Begin with the line that contains "obj.matrix_world = world", end with the line that contains "imported = [obj", and extract exactly that stretch of lines.
::: Supplied material :::
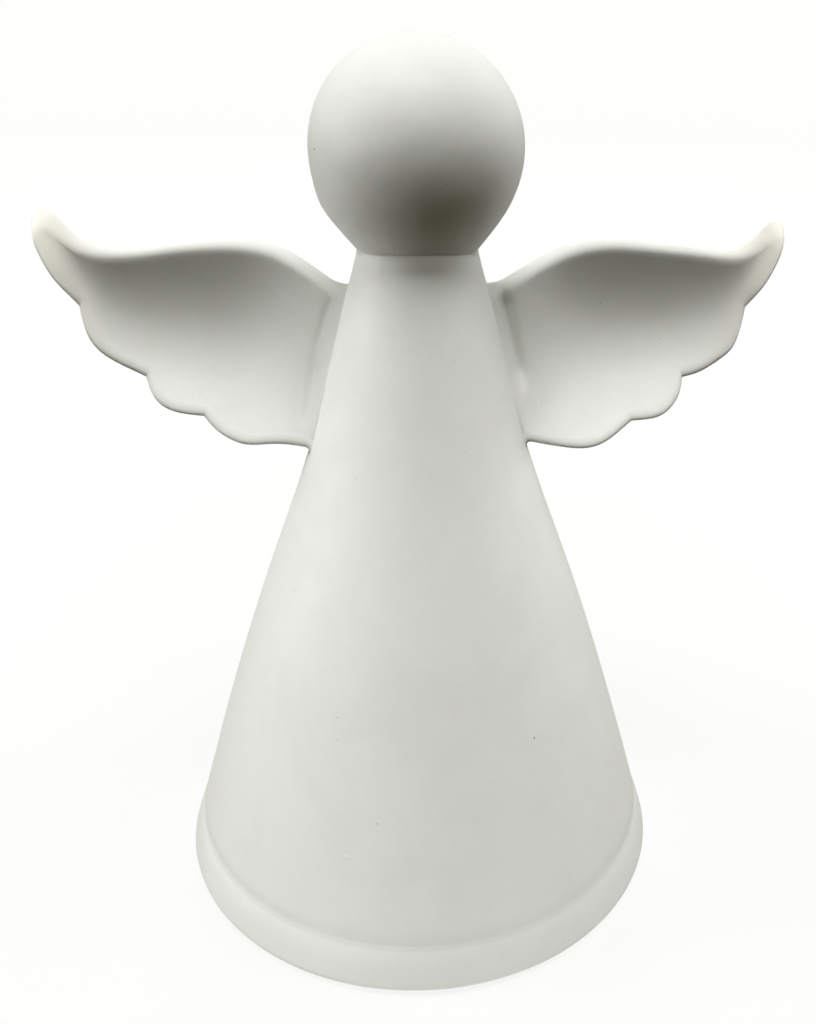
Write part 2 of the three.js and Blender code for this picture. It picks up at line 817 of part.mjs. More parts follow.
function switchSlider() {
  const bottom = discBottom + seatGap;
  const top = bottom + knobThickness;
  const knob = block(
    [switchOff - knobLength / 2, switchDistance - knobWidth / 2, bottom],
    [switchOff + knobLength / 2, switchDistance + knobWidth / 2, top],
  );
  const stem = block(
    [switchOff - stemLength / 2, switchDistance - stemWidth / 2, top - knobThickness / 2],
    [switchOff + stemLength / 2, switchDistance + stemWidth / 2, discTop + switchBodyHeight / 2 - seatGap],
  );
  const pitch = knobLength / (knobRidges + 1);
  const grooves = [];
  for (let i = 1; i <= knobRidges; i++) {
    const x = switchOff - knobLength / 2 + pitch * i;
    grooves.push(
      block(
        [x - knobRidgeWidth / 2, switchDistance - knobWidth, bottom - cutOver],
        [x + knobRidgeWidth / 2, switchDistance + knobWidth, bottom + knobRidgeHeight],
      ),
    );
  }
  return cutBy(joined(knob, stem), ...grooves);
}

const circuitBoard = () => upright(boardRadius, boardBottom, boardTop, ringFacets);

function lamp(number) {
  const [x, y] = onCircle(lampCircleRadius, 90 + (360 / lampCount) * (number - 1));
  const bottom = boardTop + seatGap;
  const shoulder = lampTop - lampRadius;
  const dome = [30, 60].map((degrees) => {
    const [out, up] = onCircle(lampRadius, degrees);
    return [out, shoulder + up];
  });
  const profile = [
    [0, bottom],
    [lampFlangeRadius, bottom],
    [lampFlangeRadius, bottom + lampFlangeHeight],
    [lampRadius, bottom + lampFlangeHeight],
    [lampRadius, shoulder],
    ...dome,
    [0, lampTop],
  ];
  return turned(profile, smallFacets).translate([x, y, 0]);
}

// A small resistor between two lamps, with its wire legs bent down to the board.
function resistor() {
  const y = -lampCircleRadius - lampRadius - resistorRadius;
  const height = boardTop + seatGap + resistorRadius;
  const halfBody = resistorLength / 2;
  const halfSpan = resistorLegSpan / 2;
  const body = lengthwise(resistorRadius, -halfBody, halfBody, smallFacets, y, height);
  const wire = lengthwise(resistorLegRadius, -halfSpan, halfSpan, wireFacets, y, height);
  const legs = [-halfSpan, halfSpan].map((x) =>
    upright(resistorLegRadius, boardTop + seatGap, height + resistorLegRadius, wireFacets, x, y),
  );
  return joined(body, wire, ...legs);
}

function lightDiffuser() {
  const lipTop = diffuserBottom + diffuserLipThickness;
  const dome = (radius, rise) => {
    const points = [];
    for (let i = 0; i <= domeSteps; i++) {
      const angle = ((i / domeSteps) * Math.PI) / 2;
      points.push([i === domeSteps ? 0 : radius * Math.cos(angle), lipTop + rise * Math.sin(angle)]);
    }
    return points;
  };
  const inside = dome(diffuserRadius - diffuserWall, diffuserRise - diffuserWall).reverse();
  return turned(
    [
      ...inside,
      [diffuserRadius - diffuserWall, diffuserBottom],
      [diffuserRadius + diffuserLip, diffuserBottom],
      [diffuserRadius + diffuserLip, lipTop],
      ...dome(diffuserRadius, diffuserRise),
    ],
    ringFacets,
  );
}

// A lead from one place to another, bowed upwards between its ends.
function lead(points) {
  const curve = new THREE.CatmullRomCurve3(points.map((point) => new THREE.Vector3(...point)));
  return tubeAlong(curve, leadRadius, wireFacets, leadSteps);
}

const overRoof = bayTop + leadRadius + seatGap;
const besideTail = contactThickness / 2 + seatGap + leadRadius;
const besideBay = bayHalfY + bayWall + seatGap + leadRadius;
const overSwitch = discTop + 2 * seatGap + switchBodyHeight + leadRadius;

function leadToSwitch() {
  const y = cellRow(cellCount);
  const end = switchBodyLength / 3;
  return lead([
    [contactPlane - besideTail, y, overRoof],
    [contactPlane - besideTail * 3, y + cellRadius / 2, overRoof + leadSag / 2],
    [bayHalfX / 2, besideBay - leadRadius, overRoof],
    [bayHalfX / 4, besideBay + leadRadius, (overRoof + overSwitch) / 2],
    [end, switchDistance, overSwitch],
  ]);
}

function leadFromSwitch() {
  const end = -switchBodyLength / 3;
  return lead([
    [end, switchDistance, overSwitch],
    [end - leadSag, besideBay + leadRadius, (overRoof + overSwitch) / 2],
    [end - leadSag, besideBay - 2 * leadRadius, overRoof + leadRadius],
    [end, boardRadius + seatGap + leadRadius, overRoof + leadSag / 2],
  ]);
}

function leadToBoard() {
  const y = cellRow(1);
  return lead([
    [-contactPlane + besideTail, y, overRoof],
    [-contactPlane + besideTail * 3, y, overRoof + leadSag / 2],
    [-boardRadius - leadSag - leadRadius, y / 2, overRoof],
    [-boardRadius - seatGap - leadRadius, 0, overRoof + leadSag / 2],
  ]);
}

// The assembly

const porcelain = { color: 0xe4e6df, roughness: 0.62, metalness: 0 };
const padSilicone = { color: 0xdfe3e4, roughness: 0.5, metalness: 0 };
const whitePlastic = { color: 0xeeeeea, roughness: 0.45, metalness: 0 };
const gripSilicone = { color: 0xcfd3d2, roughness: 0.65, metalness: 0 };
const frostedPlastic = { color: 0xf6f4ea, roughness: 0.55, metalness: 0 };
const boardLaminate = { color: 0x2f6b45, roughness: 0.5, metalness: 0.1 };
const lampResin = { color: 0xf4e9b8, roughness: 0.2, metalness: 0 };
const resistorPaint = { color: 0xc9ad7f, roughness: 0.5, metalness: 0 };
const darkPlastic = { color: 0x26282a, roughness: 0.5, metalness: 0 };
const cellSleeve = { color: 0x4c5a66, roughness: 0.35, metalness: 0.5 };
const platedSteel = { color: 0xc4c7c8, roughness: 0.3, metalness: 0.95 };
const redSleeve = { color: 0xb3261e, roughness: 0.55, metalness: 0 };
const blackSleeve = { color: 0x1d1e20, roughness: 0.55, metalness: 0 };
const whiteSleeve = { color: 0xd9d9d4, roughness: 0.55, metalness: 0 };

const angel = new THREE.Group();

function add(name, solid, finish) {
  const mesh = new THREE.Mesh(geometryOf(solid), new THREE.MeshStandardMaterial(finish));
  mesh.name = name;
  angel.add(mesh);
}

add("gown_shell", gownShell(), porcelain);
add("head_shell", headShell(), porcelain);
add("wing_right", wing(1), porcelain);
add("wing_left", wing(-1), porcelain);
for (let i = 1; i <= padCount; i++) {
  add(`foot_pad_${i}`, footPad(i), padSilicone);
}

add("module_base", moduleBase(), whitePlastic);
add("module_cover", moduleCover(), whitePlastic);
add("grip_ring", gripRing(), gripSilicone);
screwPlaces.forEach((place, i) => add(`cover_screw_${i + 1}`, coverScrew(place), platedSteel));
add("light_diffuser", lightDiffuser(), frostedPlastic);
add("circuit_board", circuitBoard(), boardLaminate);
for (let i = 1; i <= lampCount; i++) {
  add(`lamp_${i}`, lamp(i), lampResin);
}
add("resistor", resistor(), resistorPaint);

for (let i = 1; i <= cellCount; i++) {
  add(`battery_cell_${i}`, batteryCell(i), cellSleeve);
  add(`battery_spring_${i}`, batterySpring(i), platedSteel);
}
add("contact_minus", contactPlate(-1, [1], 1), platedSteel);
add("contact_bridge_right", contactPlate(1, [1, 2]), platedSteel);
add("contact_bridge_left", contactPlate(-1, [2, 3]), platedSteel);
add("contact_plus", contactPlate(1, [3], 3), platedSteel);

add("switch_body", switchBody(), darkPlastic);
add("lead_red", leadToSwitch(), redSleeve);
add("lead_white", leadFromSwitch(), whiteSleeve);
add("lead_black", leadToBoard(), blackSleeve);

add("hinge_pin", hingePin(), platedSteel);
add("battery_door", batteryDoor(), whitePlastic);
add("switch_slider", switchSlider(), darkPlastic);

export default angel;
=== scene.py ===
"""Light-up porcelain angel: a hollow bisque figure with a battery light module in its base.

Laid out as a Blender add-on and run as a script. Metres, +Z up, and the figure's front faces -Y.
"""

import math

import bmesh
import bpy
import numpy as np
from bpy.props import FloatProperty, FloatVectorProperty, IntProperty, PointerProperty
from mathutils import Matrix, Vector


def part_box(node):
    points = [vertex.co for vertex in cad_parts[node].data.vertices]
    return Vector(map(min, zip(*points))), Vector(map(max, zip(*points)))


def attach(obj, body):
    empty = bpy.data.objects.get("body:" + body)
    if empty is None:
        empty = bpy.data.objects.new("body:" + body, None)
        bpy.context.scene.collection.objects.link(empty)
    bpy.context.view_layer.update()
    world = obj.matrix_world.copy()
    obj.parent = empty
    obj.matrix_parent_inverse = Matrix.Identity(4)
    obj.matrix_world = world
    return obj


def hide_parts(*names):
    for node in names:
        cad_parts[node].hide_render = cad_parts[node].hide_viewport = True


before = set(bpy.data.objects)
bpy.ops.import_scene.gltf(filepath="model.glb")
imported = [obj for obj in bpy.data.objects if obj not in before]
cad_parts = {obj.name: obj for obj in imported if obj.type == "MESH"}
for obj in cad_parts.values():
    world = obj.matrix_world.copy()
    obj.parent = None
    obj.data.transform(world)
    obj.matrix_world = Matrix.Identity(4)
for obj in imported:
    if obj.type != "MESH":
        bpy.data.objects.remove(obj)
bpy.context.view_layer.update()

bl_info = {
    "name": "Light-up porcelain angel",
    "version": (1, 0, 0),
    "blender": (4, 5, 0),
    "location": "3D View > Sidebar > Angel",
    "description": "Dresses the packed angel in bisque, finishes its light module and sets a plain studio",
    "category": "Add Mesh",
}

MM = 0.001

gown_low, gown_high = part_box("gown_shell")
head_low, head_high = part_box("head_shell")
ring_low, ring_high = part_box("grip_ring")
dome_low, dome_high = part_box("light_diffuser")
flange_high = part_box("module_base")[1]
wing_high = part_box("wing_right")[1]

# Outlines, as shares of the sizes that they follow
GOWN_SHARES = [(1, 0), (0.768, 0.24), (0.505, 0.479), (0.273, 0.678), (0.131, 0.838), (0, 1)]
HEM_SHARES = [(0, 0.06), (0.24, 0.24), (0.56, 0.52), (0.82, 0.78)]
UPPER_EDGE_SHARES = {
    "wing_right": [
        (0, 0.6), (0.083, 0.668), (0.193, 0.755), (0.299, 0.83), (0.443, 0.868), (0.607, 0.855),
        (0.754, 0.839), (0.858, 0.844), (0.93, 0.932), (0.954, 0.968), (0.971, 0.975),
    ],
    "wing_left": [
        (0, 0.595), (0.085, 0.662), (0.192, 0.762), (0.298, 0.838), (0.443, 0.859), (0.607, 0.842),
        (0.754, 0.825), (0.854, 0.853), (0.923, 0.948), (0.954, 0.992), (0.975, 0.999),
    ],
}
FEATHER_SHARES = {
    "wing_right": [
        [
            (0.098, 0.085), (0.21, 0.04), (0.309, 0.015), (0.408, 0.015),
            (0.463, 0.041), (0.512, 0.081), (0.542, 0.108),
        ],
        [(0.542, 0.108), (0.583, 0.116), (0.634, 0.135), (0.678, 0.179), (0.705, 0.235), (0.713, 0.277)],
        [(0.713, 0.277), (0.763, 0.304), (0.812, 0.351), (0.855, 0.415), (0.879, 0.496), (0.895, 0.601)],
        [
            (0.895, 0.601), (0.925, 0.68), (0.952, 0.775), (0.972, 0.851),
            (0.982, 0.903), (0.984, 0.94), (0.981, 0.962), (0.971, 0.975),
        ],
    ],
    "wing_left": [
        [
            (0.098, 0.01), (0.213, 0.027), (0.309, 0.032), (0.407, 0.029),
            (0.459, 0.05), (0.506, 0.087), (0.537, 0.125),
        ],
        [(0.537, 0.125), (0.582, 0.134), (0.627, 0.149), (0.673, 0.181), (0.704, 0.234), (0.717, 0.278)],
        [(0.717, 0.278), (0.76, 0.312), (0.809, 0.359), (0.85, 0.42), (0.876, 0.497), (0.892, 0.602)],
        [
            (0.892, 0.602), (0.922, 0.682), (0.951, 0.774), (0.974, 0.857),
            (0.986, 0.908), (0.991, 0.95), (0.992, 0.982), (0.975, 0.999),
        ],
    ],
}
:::
Full response:
    obj.matrix_world = world
    return obj


def hide_parts(*names):
    for node in names:
        cad_parts[node].hide_render = cad_parts[node].hide_viewport = True


before = set(bpy.data.objects)
bpy.ops.import_scene.gltf(filepath="model.glb")
imported = [obj for obj in bpy.data.objects if obj not in before]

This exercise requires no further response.